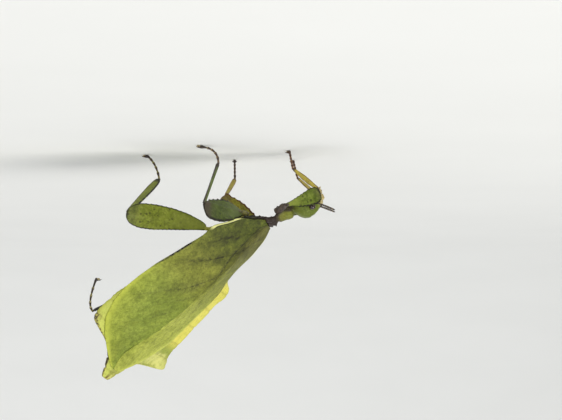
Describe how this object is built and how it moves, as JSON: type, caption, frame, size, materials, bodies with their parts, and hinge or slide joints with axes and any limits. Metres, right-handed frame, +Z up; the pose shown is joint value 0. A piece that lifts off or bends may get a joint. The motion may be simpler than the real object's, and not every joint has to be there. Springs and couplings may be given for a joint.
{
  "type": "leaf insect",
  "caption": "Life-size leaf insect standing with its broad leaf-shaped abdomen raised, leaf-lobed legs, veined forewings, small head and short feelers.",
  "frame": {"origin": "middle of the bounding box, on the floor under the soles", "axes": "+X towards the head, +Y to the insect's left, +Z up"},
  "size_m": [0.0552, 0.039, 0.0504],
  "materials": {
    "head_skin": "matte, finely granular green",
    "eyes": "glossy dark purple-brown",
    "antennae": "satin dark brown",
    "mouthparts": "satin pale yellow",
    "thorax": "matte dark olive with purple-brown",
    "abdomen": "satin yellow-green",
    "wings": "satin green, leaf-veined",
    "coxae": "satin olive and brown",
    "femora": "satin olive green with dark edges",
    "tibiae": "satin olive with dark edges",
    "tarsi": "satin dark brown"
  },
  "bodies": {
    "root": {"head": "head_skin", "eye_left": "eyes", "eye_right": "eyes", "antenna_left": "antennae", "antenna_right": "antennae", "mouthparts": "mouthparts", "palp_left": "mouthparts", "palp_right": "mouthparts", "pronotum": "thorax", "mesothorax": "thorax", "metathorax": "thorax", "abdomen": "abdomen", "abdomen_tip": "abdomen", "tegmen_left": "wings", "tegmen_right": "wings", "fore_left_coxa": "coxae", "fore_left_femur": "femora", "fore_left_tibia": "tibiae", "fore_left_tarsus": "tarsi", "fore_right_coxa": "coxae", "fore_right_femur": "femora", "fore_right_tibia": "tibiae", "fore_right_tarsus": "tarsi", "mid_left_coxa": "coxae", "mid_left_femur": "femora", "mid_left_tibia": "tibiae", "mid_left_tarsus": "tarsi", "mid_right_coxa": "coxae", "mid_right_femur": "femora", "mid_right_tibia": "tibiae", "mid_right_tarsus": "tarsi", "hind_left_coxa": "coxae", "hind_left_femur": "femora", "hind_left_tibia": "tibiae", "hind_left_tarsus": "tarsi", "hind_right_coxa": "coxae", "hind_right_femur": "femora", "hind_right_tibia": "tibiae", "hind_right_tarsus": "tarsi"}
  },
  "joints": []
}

## Given instruction:
Copy every line above in which the string "with" shows up.

## Worked solution:
Describe how this object is built and how it moves, as JSON: type, caption, frame, size, materials, bodies with their parts, and hinge or slide joints with axes and any limits. Metres, right-handed frame, +Z up; the pose shown is joint value 0. A piece that lifts off or bends may get a joint. The motion may be simpler than the real object's, and not every joint has to be there. Springs and couplings may be given for a joint.
  "caption": "Life-size leaf insect standing with its broad leaf-shaped abdomen raised, leaf-lobed legs, veined forewings, small head and short feelers.",
    "thorax": "matte dark olive with purple-brown",
    "femora": "satin olive green with dark edges",
    "tibiae": "satin olive with dark edges",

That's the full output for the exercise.